The World Health Organization recommends that condoms be provided in prison and jails, something several other countries already do, but prisons in the United States have been slow to follow suit. With the signing of the Prisoner Protections for Family and Community Health Act, California’s prison system becomes the largest in the United States to allow condoms to be distributed in its facilities. The act requires the state’s Department of Corrections and Rehabilitation to develop a five-year plan to expand the availability of condoms in all California prisons.
Making condoms available to prisoners “will literally save lives,” according to the act’s author, California Assembly Member Rob Bonta. For him, the new law is “a no-brainer”: Condoms provide “a low-cost method universally acknowledged to stop the spread of HIV/AIDS and other STDs.” It was third-time lucky for a condom-distribution bill in the state; previous bills had been vetoed by both Gov. Jerry Brown and former Gov. Arnold Schwarzenegger.

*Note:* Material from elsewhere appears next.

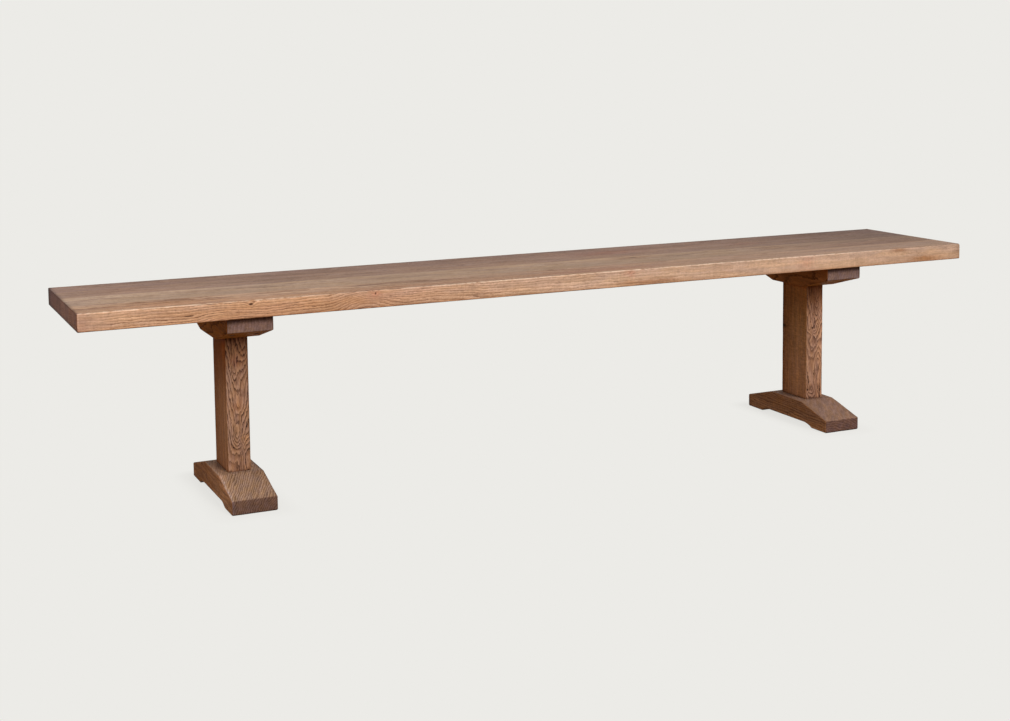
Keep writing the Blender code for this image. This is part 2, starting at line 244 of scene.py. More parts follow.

But among inmates inside California’s oldest prison, San Quentin, the idea of condoms being made available brings a mixed response. “It’s only logical to put things in place to keep people safe, but me personally, I’m completely against it, because I don’t encourage homosexuality in prison,” says Sha Wallace-Stepter, an inmate in the prison north of San Francisco.
In particular, Wallace-Stepter says, he is concerned about condoms encouraging rape. Earlier versions of Bonta’s bill faced opposition from lawmakers for that very reason. But prison and jail officials in San Francisco, Los Angeles and Vermont, as well as health workers involved in a pilot project in a California state prison, say there does not appear to be a correlation between the two. In fact, the only unsanctioned use of condoms reported in San Francisco’s jails has been prisoners using them as hair ties, or blowing them up for balloons or pillows.

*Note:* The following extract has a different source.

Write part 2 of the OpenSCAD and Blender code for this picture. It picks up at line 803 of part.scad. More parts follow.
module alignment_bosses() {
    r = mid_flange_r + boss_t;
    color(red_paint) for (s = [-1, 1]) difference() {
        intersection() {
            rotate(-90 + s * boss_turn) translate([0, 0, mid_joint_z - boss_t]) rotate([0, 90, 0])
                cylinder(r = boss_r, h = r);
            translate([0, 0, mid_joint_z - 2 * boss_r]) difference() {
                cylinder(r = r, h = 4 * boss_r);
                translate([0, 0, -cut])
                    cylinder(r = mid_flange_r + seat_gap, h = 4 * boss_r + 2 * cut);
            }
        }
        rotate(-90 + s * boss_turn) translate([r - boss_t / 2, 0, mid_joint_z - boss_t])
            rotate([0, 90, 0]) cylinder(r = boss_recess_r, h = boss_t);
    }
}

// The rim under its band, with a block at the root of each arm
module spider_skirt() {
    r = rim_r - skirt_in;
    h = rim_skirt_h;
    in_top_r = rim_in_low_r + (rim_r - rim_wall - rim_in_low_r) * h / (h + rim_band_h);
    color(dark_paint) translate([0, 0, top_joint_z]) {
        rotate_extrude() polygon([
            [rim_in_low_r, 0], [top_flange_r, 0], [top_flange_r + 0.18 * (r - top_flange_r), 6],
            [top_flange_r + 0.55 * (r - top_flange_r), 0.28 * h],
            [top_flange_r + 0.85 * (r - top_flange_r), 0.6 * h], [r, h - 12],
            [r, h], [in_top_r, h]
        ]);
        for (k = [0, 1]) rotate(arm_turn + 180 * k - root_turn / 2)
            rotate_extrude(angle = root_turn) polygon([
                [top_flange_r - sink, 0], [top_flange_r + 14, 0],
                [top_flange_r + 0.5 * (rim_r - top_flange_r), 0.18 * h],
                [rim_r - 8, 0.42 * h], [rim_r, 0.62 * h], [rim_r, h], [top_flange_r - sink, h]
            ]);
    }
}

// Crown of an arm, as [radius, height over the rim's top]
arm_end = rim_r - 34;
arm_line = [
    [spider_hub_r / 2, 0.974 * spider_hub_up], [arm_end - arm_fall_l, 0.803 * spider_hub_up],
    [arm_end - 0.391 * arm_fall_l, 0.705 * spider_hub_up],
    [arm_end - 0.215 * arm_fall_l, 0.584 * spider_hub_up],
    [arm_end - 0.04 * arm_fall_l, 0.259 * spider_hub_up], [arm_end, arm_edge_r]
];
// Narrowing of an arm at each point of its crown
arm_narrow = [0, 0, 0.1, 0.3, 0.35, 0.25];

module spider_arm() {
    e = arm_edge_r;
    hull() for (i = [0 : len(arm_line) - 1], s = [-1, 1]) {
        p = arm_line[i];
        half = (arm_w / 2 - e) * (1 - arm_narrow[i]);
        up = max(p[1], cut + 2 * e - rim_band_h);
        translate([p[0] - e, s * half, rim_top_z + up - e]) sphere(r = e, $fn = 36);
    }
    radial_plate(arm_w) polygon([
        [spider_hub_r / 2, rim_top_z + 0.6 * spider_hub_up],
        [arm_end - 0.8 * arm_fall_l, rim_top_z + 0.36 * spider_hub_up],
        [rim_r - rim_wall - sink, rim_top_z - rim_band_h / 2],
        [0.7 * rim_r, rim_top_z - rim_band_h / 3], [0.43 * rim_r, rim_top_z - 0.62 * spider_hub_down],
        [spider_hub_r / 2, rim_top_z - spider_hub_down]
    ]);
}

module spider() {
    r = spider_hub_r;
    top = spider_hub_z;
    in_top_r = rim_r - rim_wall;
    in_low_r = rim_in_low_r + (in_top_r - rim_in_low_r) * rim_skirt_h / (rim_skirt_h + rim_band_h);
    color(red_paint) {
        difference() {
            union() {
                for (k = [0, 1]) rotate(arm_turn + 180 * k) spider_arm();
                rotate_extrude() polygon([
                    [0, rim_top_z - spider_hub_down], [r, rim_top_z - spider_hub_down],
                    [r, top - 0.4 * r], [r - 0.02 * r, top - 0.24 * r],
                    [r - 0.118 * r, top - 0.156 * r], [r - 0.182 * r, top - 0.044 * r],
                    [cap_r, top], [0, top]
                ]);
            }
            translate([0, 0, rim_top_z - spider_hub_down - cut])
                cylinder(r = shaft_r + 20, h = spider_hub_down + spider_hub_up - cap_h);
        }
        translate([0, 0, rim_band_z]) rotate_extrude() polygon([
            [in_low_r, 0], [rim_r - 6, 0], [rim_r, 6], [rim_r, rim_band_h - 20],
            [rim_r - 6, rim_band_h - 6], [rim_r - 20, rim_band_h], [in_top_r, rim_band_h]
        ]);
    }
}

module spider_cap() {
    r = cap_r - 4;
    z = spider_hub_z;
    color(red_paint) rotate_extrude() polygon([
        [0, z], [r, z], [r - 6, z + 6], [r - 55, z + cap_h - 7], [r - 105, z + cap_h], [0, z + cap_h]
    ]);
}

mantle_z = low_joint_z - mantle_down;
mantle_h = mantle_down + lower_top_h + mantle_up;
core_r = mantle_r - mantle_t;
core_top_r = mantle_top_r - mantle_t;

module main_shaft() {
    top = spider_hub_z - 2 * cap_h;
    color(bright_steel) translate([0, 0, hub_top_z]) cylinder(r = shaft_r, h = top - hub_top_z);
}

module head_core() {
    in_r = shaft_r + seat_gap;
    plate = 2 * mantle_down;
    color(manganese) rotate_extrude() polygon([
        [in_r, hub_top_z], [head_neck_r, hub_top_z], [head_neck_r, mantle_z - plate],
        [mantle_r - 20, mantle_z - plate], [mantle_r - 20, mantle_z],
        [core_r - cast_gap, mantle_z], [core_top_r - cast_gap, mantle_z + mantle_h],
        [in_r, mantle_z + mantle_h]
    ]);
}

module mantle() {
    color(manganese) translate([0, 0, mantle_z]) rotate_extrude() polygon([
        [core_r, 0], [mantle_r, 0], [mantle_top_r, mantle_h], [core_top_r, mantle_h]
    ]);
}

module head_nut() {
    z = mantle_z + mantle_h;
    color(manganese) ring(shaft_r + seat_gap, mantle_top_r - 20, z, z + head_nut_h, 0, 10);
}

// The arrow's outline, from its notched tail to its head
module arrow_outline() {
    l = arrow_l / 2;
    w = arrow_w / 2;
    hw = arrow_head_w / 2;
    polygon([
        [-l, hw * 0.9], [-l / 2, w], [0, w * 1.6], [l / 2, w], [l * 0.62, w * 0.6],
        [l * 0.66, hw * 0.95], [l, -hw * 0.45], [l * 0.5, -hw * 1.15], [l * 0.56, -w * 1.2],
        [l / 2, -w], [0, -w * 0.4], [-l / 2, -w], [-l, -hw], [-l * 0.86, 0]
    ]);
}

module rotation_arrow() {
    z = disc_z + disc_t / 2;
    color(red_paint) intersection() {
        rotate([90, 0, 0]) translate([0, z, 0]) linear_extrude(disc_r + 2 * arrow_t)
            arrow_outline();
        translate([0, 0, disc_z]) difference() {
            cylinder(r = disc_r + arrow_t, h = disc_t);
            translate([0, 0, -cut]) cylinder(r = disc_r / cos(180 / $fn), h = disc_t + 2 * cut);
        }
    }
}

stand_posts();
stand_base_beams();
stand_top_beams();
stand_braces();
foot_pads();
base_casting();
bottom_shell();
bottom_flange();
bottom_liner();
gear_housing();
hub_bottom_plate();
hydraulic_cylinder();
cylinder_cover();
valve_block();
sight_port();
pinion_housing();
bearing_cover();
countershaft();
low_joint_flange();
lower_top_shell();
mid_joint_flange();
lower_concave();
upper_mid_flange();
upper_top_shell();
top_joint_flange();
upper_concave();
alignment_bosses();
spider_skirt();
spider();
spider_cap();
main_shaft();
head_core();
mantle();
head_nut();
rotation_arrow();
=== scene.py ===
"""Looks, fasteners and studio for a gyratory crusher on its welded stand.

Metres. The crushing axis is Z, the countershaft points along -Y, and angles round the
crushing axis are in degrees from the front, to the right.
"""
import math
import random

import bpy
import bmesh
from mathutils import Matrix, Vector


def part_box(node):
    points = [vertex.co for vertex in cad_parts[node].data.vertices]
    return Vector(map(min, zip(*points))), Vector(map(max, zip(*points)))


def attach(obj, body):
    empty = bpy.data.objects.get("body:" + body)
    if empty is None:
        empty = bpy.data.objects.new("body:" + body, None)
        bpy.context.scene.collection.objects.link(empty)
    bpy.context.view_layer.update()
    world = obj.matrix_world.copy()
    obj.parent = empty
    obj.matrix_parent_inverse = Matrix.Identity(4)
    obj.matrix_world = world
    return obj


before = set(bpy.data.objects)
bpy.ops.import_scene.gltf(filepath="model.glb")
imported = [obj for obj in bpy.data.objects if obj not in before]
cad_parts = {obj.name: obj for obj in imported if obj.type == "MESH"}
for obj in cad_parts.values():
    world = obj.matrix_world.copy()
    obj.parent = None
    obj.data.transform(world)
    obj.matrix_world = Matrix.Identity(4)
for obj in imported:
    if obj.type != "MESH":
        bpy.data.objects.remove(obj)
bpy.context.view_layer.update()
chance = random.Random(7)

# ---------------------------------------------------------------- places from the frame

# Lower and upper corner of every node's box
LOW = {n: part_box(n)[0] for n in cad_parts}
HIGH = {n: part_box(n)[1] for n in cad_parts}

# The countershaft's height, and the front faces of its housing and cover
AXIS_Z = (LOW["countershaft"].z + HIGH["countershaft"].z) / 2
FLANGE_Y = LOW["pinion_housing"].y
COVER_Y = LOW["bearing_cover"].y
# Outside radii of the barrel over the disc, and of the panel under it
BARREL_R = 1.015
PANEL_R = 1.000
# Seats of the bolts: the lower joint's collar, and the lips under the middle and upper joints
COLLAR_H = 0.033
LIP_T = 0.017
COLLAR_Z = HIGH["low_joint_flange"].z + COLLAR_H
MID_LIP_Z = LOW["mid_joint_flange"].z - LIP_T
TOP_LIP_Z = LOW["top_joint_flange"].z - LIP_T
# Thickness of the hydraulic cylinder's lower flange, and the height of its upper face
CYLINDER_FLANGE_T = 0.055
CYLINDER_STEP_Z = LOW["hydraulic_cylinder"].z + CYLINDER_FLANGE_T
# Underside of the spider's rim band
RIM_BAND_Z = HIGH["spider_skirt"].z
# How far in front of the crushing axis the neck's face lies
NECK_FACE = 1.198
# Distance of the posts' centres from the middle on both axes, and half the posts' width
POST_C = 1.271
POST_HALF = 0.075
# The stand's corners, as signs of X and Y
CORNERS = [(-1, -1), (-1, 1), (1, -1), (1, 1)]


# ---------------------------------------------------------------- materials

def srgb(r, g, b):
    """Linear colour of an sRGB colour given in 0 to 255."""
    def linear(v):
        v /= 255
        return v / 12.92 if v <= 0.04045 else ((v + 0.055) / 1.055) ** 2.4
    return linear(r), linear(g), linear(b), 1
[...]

When condoms were first introduced in San Francisco, there were concerns they would be filled with urine and feces and used as weapons against guards, Sheriff Ross Mirkarimi says, but no so-called gassing attacks have taken place.
As California moves to provide condoms to its prison population, representatives of the nation’s two other largest prison systems, Texas and the federal Bureau of Prisons, say their departments have no plans to do the same. Mirkarimi blames homophobia and a “punitive culture” opposed to prisoners having sex for the lack of condom-distribution programs.
Almost 300 condoms were distributed to inmates in the Men’s Central Jail in Los Angeles on a recent October Friday. Captain Dempsey says he was initially “taken aback” when he first heard that the Sheriff’s Department was allowing the distribution. Now, though, he’s “100 percent for it” and says he’s optimistic about the introduction in the state’s prisons. “If it works here I’m sure it will work in the state prison.”